Di sekolah tempat saya mengajar, perihal model rambut siswa menjadi kepedulian kami. Sehingga, setiap menjumpai siswa (khususnya putra) yang memiliki model rambut seperti disebutkan di atas, kami memberi perhatian khusus.
Pertama, memberi saran agar siswa segera merapikan rambutnya. Siswa yang langsung memotong/menata rambutnya sepulang sekolah sehingga esok harinya sudah rapi, tak ada tindakan lanjutan. Siswa tersebut beraktivitas di sekolah seperti biasa.
Kedua, terhadap siswa yang tak langsung memotong/menata rambutnya, kami melakukan prosesi potong rambut pada esok harinya. Sekolah sudah menyediakan beberapa alat potong rambut bertenaga listrik. Sekolah juga menyediakan gunting potong rambut.
Namun, yang sering kami gunakan adalah alat potong rambut bertenaga listrik. Sebab, alat yang satu ini lebih praktis penggunaannya dan hasilnya pasti rapi karena ada perangkat tambahannya yang memiliki beberapa pilihan ukuran.

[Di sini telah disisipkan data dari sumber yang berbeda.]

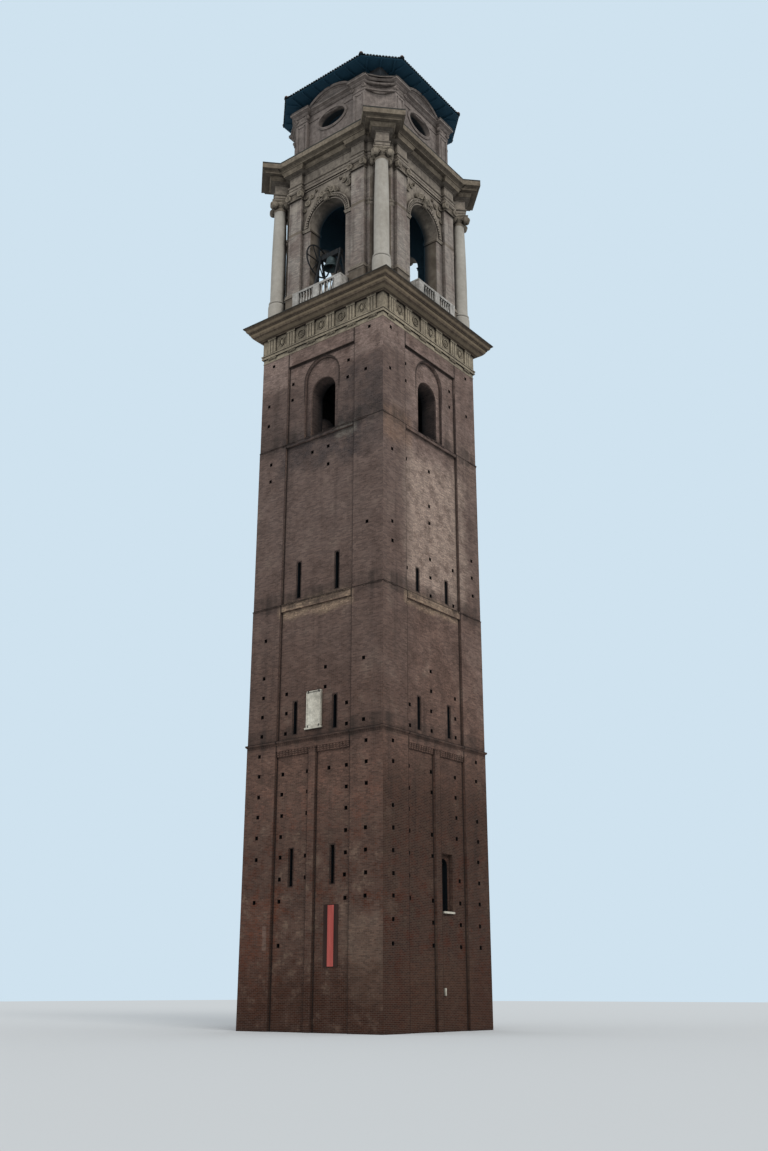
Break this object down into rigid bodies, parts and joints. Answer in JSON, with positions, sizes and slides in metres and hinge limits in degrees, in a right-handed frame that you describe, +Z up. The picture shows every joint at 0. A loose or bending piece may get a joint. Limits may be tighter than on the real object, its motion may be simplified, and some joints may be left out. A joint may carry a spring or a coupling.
{
  "type": "bell tower, scale model at 1:2",
  "caption": "Tall square brick bell tower with an open arched belfry, corner columns, an attic with oval windows and a low octagonal roof; half-size model.",
  "frame": {"origin": "middle of the base, at ground level", "axes": "+Z up, -Y the front with the plaque, +X the right side with the rectangular window"},
  "size_m": [6.0228, 6.0228, 30.03],
  "materials": {
    "brick_lower": "matte",
    "brick_upper": "matte",
    "stucco": "matte",
    "column_stone": "matte",
    "marble": "satin",
    "floor": "matte",
    "roof": "matte",
    "bronze": "satin",
    "iron": "matte",
    "old_wood": "matte",
    "banner_cloth": "matte"
  },
  "bodies": {
    "tower": {"attic_cornice": "stucco", "attic_floor": "floor", "attic_piers": "brick_upper", "attic_walls": "brick_upper", "back_wall_1": "brick_lower", "back_wall_2": "brick_lower", "back_wall_3": "brick_upper", "back_wall_4": "brick_upper", "balustrades": "marble", "banner": "banner_cloth", "belfry_arches": "stucco", "belfry_cornice": "stucco", "belfry_entablature": "stucco", "belfry_floor": "floor", "belfry_piers": "brick_upper", "bell_frame": "iron", "corner_columns": "column_stone", "doric_frieze": "stucco", "floor_2": "floor", "floor_3": "floor", "floor_4": "floor", "front_wall_1": "brick_lower", "front_wall_2": "brick_lower", "front_wall_3": "brick_upper", "front_wall_4": "brick_upper", "ground_floor": "floor", "left_wall_1": "brick_lower", "left_wall_2": "brick_lower", "left_wall_3": "brick_upper", "left_wall_4": "brick_upper", "main_cornice": "stucco", "marble_plaque": "marble", "pediments": "brick_upper", "right_wall_1": "brick_lower", "right_wall_2": "brick_lower", "right_wall_3": "brick_upper", "right_wall_4": "brick_upper", "roof": "roof", "string_course": "stucco", "upper_attic": "brick_upper", "window_sill": "marble"},
    "bell": {"bell": "bronze", "bell_clapper": "iron", "bell_headstock": "old_wood", "bell_wheel": "iron"}
  },
  "joints": [
    {"name": "bell_swing", "type": "hinge", "parent": "tower", "child": "bell", "pos_m": [-0.08, -1.85, 22.535], "axis": [1, 0, 0], "range_deg": [-80, 80]}
  ]
}
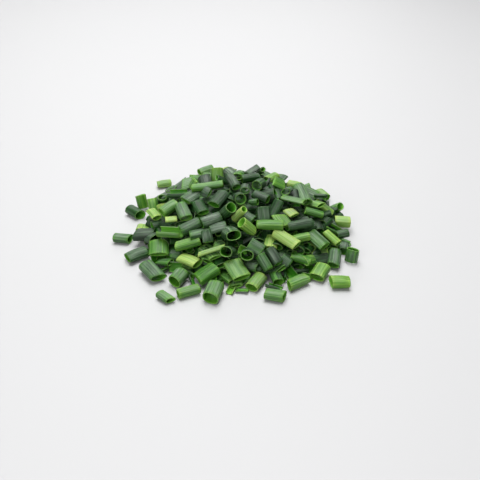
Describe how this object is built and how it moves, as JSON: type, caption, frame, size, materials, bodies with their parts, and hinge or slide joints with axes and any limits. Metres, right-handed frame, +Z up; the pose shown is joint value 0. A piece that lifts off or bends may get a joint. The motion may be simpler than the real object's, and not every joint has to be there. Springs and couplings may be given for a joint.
{
  "type": "chive bunch",
  "caption": "Low heap of fresh chopped chives: short hollow green leaf lengths piled loosely, some scattered round the foot.",
  "frame": {"origin": "on the surface the heap lies on, under the middle of its bounding box", "axes": "+Z up, along the heap's height, which is its shortest extent; -Y towards the side with the most loose lengths round the foot"},
  "size_m": [0.1098, 0.115, 0.0274],
  "materials": {
    "leaf_dark": "waxy satin, dark blue-green leaf",
    "leaf_mid": "waxy satin, mid green leaf",
    "leaf_light": "waxy satin, pale yellow-green leaf"
  },
  "bodies": {
    "root": {"heap": "leaf_dark", "far_left": "leaf_mid", "left_lying": "leaf_dark", "back_left_loose": "leaf_light", "left_yellow": "leaf_light", "left_blue": "leaf_dark", "left_low": "leaf_dark", "front_left_big": "leaf_dark", "front_cup": "leaf_mid", "front_loose_left": "leaf_mid", "front_low": "leaf_mid", "front_mid": "leaf_mid", "front_loose_right": "leaf_mid", "front_dark": "leaf_mid", "front_curl": "leaf_light", "front_green": "leaf_light", "front_right_a": "leaf_mid", "front_right_b": "leaf_light", "right_loose": "leaf_light", "right_dark": "leaf_dark", "right_cup": "leaf_mid", "right_foot": "leaf_dark", "right_bright": "leaf_light", "right_grey": "leaf_dark", "back_right_pale": "leaf_light", "left_standing": "leaf_mid", "back_loose": "leaf_mid", "front_big_left": "leaf_mid", "front_square": "leaf_mid", "yellow_wide": "leaf_light", "left_square": "leaf_mid", "sliver_long": "leaf_light", "right_big": "leaf_mid", "right_light": "leaf_light", "left_open": "leaf_mid", "left_mouth": "leaf_mid", "left_back_cup": "leaf_mid", "left_gutter": "leaf_dark", "left_long": "leaf_mid", "grey_square": "leaf_dark", "low_dark": "leaf_dark", "mouth_low": "leaf_dark", "mid_long": "leaf_light", "mouth_wide": "leaf_dark", "left_mid": "leaf_mid", "right_dark_long": "leaf_dark", "mouth_bright": "leaf_light", "bright_mid": "leaf_light", "right_green": "leaf_mid", "diamond_near": "leaf_dark", "diamond_wide": "leaf_dark", "mouth_mid": "leaf_dark", "right_top_long": "leaf_mid", "mouth_back": "leaf_dark", "long_top": "leaf_mid", "grey_down": "leaf_dark", "top_green_right": "leaf_light", "top_green_left": "leaf_mid", "top_cup": "leaf_light", "top_grey": "leaf_dark"}
  },
  "joints": []
}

Saat prosesi memotong rambut merupakan momen yang penting. Sebab, lazimnya dihubungkan dengan sanksi. Apalagi dari sudut pandang siswa, sudah pasti sanksi (berat). Prosesi memotong rambut siswa, oleh guru dan karyawan di sekolah kami selalu dimaknai sebagai hukuman atas pelanggaran.
Barangkali setali tiga uang dengan yang ada di sekolah lain. Guru dan karyawan, tentu juga siswa, memandang bahwa adanya tindakan guru memotong rambut siswanya adalah sanksi.
Oleh karena itu, siswa selalu menghindarinya. Sebab, selain rambut dipotong, siswa yang bersangkutan mungkin akan menjadi bahan pembicaraan siswa yang lain.
Itu sebabnya, kami selalu melakukan prosesi memotong rambut siswa dengan baik. Dengan cermat. Dengan hati. Tak asal memotong. Setidaknya hasilnya mendekati hasil yang dilakukan oleh para tukang potong rambut.
Perlakuan seperti ini bertujuan untuk mengubah imaji siswa. Agar tak lagi siswa memiliki pandangan bahwa kalau rambut dipotong oleh guru pasti buruk, dibuat botak-botak alias tak rata, sebagai sanksi dari pelanggaran.
Sudah tak pada saatnya lagi sanksi dipahami oleh siswa sebagai hal yang membuatnya menderita dan sedih. Tapi, sanksi ditanggungkan tak melukai perasaan siswa.
Dengan begitu, siswa tetap merasa dihargai sekalipun ia berada dalam kondisi menerima sanksi atas pelanggarannya. Siswa tetap optimis. Tak kehilangan kepercayaan diri atas sanksi yang ditanggungnya.